- Directed by: Paul Terry (uncredited)
- Produced by: Edwin Thanhouser
- Color process: Black-and-white
- Production company: Thanhauser Corporation
- Distributed by: Thanhauser Corporation
- Release date: October 12, 1915;
- Running time: 2:31
- Country: United States
- Language: English

= Down on the Phoney Farm =

1915 film by Paul Terry

Down on the Phoney Farm is an American silent short animated film directed by Paul Terry and released by Thanhauser Corporation. Released on October 12, 1915, it marks the debut appearance of the character Farmer Al Falfa who would appear in numerous short films over the following decades.

==Plot==

Down on the Phoney Farm (1915)

Farmer Al Falfa is sprinkling water on a farmground which momentarily grows a plant that bearfruits a mug of beer. After consuming the beverage, he tries to grow another one.
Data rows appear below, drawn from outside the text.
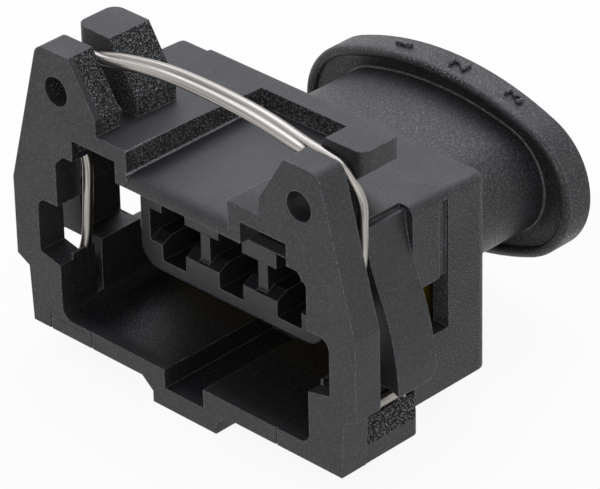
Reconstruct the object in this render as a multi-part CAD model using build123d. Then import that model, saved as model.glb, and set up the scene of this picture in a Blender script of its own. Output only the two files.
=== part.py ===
"""A three-way plug housing for a wire-clip vehicle connector.

The housing is one moulding: a mating shroud with a contact block, four ears for the spring clip,
a body box, and an oval neck with a collar for the rubber boot. A sealing ring sits round the foot
of the contact block, and a bent wire clip straddles the shroud. Units are millimetres, +Z is up.
The mating mouth faces -Y. The origin is the middle of the bounding box, on its lowest plane.
"""
from build123d import *
import os

os.makedirs("parts", exist_ok=True)

# Overall lengths, from the mating face back
PITCH = 5.0               # contact spacing
FRAME_DEPTH = 2.1         # front frame, front to back
SLOT_WIDTH = 1.45         # gap between the front and rear ears, for the wire
EAR_DEPTH = 3.35          # rear ears and guide walls
SHROUD_DEPTH = 11.0       # mating face to the bottom of the socket
BODY_DEPTH = 13.65        # mating face to the rear of the body box
NECK_DEPTH = 23.0         # mating face to the front of the collar
COLLAR_THICK = 2.1

# Front frame, half widths and heights over its lower edge
FRAME_FOOT = 13.5
FRAME_SKIRT = 13.7
FRAME_SKIRT_TOP = 3.9
FRAME_HALF = 14.75
FRAME_LUG_LOW = 4.45
FRAME_LUG_TOP = 10.0
EAR_TOP = 20.3
EAR_OUTER = 12.0
EAR_INNER = 9.15
EAR_ROUND = 0.8
EAR_FOOT = 6.95
EAR_FOOT_TOP = 16.8
EAR_HOLE_X = 10.35
EAR_HOLE_Z = 17.6
EAR_HOLE_R = 1.0

# Roof of the shroud
ROOF_TOP = 15.7
ROOF_REAR = 15.25         # the roof falls a little to the rear
CORNER_CUT_X = 10.35      # small step in the roof's rear left corner
CORNER_CUT_Y = 12.95
CORNER_CUT_LOW = 14.2
RECESS_HALF = 4.35
RECESS_FLOOR = 14.05
RECESS_DEPTH = 11.75
RECESS_ROLL = 0.7

# Mating mouth, and the socket behind it
FLOOR_TOP = 1.2
MOUTH_TOP = 13.1
MOUTH_HALF = 10.8
MOUTH_ROUND = 0.8
LUMP_CHAMFER = 0.75
LOW_WALL_THICK = 1.1
LOW_WALL_OUTER = MOUTH_HALF + LOW_WALL_THICK
LOW_WALL_TOP = 5.4
SOCKET_DEEP_WALL = 4.75   # top of the low walls beside the windows
SOCKET_STEP = 0.9         # the socket is wider than the mouth above the low walls
SOCKET_HALF = MOUTH_HALF + SOCKET_STEP
NOTCH_REACH = 1.8         # side notches beyond the mouth
NOTCH_HALF = MOUTH_HALF + NOTCH_REACH
NOTCH_LOW = 5.0
NOTCH_TOP = 9.3
LIP_THICK = 0.2           # thin lip that closes the foot of the wire slot
LIP_TOP = 5.4
LIP_BACK = 3.0
LIP_ROUND = 0.6
CHANNEL_INNER = 5.35
CHANNEL_OUTER = 9.2
CHANNEL_TOP = 14.6

# Rear ears and guide walls
REAR_EAR_OUTER = 12.2
REAR_EAR_LIP = 1.45
REAR_EAR_ROOT = 8.35
GUIDE_SHOULDER = 12.35
GUIDE_TOP = 15.25
GUIDE_CURVE = [(12.4, 14.6), (12.8, 12.7), (13.35, 11.3), (14.0, 9.7), (14.5, 7.9), (14.8, 6.2)]
GUIDE_TOE = 14.9
GUIDE_TOE_LOW = 4.65
GUIDE_HEEL = 14.1
GUIDE_BOTTOM = 4.95
GUIDE_ROUND = 0.9

# Body box
BODY_SIDE = 0.4           # side wall beside the notch channel
BODY_HALF = NOTCH_HALF + BODY_SIDE
BODY_BOTTOM = 1.6
BODY_ROUND = 1.0
BODY_SHOULDER = 0.65      # rounding along the roof's side edges
GROOVE_FRONT = 9.2        # shallow upright groove in the side, above each window
GROOVE_DEPTH = 0.2
GROOVE_TOP = 14.9
WINDOW_FRONT = 7.0
WINDOW_LENGTH = 3.0
WINDOW_LOW = 5.9
WINDOW_LOW_LEFT = 4.2
WINDOW_TOP = 9.7

# Feet beside the floor
FOOT_OUTER = 13.46
FOOT_INNER = 12.75
FOOT_STEP = 1.25
FOOT_TOP = 2.5
FOOT_ROUND = 0.6
FLOOR_HALF = 11.9
FLOOR_REAR_HALF = MOUTH_HALF + 0.3
FLOOR_ROOT = 1.0          # how far the floor and the rib reach into the walls above them

# Key rib under the floor
KEY_DROP = 1.55
KEY_HALF = 2.76
KEY_ROOT = 3.7
KEY_RECESS_HALF = 1.7
KEY_RECESS_LOW = -0.15

# Contact block
BLOCK_FRONT = 4.36
BLOCK_HALF = 7.88
BLOCK_LOW = 4.63
BLOCK_TOP = 10.4
BLOCK_ROUND = 1.5
CAVITY_HALF = 2.1
CAVITY_LOW = 6.5
CAVITY_RAMP = 0.45        # the cavity's lower face rises by this much
CAVITY_RAMP_LENGTH = 0.9
CAVITY_TOP = 8.8
POST_SETBACK = 0.3        # the posts between the cavities stand behind the block's face
SLOT_HALF = 1.03
SLOT_LOW = 5.4
SLOT_TOP = 9.9
BORE_R = 2.05
BORE_Z = 7.9
BORE_FRONT = 12.5
LEAD_IN = 0.45

# Neck, collar and wire outlet
NECK_Z = 7.8
NECK_HALF_X = 8.9
NECK_HALF_Z = 4.5
NECK_END_R = 3.8
COLLAR_HALF_X = 11.4
COLLAR_HALF_Z = 6.25
COLLAR_END_R = 5.0
COLLAR_BEVEL = 0.25
COLLAR_RIM = 0.3          # flat band on the collar's front face
COLLAR_UNDERCUT = 0.35    # hollow of the front face, between the band and the neck
OUTLET_WALL = 0.9
OUTLET_FRONT = 16.5

# Sealing ring
SEAL_DEPTH = 1.4
SEAL_CLEARANCE = 0.1

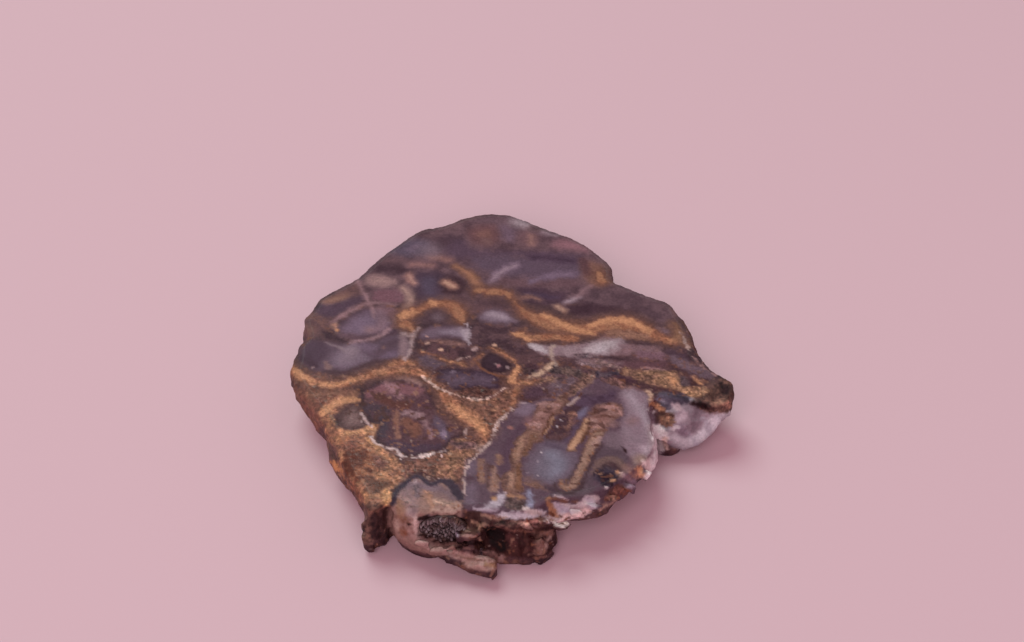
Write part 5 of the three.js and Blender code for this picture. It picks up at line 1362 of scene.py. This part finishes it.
tipped = add_node(points, "GeometryNodeStoreNamedAttribute",
                  {"Geometry": crystal.outputs["Mesh"], "Name": "tip",
                   "Value": maths(points, "ADD", share, 0.5)})
pointed = add_node(points, "GeometryNodeSetPosition",
                   {"Geometry": tipped.outputs["Geometry"], "Position": joined.outputs["Vector"]})

# It stands on every spot, leaning a little at random, with a size and a tone of its own.
tilt = add_node(points, "FunctionNodeRandomValue",
                {"Min": (-POINT_LEAN, -POINT_LEAN, 0), "Max": (POINT_LEAN, POINT_LEAN, 1),
                 "Seed": 3}, data_type="FLOAT_VECTOR")
lean = add_node(points, "FunctionNodeEulerToRotation", {"Euler": tilt.outputs[0]})
turned = add_node(points, "FunctionNodeRotateRotation",
                  {"Rotation": spread.outputs["Rotation"], "Rotate By": lean.outputs["Rotation"]},
                  rotation_space="LOCAL")
growth = add_node(points, "FunctionNodeRandomValue", {2: 0.55, 3: 1.35, "Seed": 5})
stand = add_node(points, "GeometryNodeInstanceOnPoints",
                 {"Points": spread.outputs["Points"], "Instance": pointed.outputs["Geometry"],
                  "Rotation": turned.outputs["Rotation"], "Scale": growth.outputs[1]})
shade_of = add_node(points, "FunctionNodeRandomValue", {"Seed": 9})
toned = add_node(points, "GeometryNodeStoreNamedAttribute",
                 {"Geometry": stand.outputs["Instances"], "Name": "tone",
                  "Value": shade_of.outputs[1]}, domain="INSTANCE")
both = add_node(points, "GeometryNodeJoinGeometry", {"Geometry": given["Geometry"]})
points.links.new(toned.outputs["Geometry"], both.inputs["Geometry"])
real = add_node(points, "GeometryNodeRealizeInstances", {"Geometry": both.outputs["Geometry"]})
coated = add_node(points, "GeometryNodeSetMaterial",
                  {"Geometry": real.outputs["Geometry"], "Material": quartz})
add_node(points, "NodeGroupOutput", {"Geometry": coated.outputs["Geometry"]})

grow = druse.modifiers.new("points", "NODES")
grow.node_group = points
for identifier, value in sizes.items():
    grow[identifier] = value
druse.data = finished_mesh(druse, "quartz_druse")
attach(druse, "root")
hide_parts("pocket_druse")
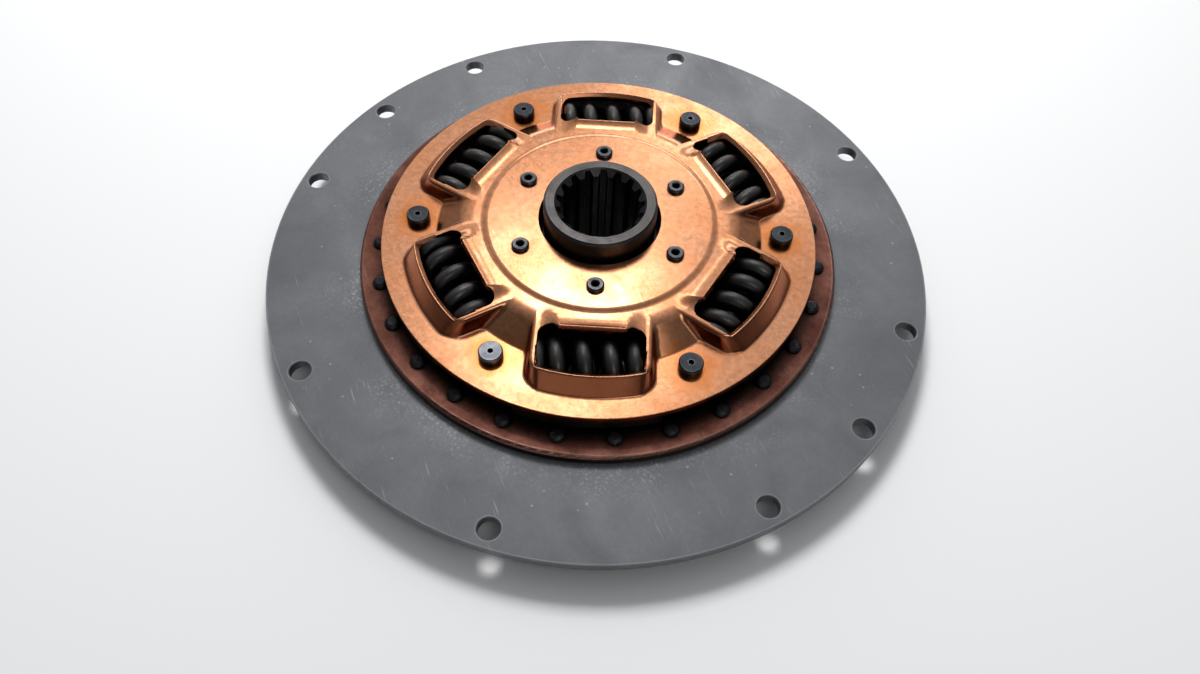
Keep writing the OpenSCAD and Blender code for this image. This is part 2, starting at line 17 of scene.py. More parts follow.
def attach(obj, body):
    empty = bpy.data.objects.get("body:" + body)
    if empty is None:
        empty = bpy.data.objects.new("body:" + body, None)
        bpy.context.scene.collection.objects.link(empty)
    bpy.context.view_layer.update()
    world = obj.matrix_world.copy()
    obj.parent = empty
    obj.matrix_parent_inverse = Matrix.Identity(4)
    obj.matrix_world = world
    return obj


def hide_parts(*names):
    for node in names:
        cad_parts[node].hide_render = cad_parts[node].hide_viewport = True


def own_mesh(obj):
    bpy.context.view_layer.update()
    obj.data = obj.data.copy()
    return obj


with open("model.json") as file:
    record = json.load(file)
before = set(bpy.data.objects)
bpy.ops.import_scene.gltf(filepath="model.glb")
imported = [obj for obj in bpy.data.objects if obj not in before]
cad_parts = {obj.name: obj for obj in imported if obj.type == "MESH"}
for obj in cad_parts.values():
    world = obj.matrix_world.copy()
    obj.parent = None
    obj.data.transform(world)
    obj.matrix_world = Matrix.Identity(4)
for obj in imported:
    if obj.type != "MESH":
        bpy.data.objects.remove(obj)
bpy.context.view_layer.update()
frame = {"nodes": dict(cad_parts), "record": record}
MM = 0.001

# %% [markdown]
# ## The camera
# The photograph looks down on the damper from about 56 degrees, turned 37 degrees round
# it, from half a metre away. A camera can be placed by eye, but then nothing lines up:
# here its place was worked out from the plate's bolt holes, and the lens from how fast
# the far side shrinks.

# %% The camera
lens_mm, camera_place = 28.022, Vector((196.9, -253.15, 412.4))
camera_az, camera_el, camera_roll = (math.radians(a) for a in (37.34, 56.17, 2.738))
forward = Vector((-math.sin(camera_az) * math.cos(camera_el),
                  math.cos(camera_az) * math.cos(camera_el), -math.sin(camera_el)))
level = Vector((math.cos(camera_az), math.sin(camera_az), 0))
upright = level.cross(forward)
right = math.cos(camera_roll) * level + math.sin(camera_roll) * upright
up = -math.sin(camera_roll) * level + math.cos(camera_roll) * upright

camera = bpy.data.objects.new("camera", bpy.data.cameras.new("camera"))
camera.data.sensor_width = 36
camera.data.lens = lens_mm
camera.data.clip_start = 0.02
turned = Matrix((right, up, -forward)).transposed().to_4x4()
camera.matrix_world = Matrix.Translation(camera_place * MM) @ turned
bpy.context.scene.collection.objects.link(camera)
bpy.context.scene.camera = camera
print("camera height above the floor:", round(camera.location.z / MM), "mm")

# %% [markdown]
# ## Light and floor
# Product shots like this one are lit by a broad lamp above and a little behind the
# object, in a room that is dimmer on the viewer's side. Metal shows mostly what it
# reflects, so the world is brighter towards the far side and overhead: that gives the
# faces that slope towards the viewer their deep brown.

# %% The world: pale beyond the damper, dimmer behind the viewer
bpy.context.scene.view_settings.view_transform = "Standard"


def toward(tilt, turn):
    """Unit vector: tilt from straight up, turn from the picture's far side, in degrees."""
    a = camera_az + math.radians(turn)
    s = math.sin(math.radians(tilt))
    return Vector((-math.sin(a) * s, math.cos(a) * s, math.cos(math.radians(tilt))))


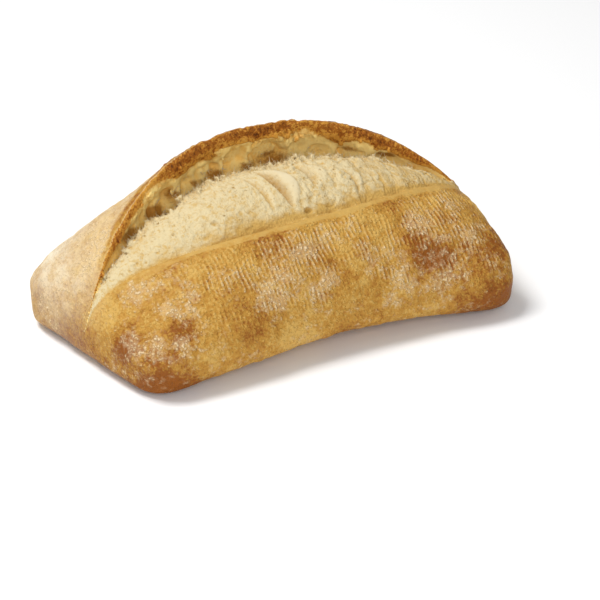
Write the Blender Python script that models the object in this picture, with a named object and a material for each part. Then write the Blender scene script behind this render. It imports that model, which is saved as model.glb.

The second plant, however, bearfruits wine in a wine glass with an imp close to it. Feeling that the drink might not be safe, Al offers the glass to his cow. When the cow drinks the wine, the animal turns aggressive and starts chasing Al. Al jumps into and swims in a lake, but the bodacious bovine comes after doing the same. The cow even chases Al across several mountain tops. When Al is back on the plain, a giant flower grows next to him. Al climbs to the top of the flower. The cow checks under the flower but does notice him before walking out of the picture.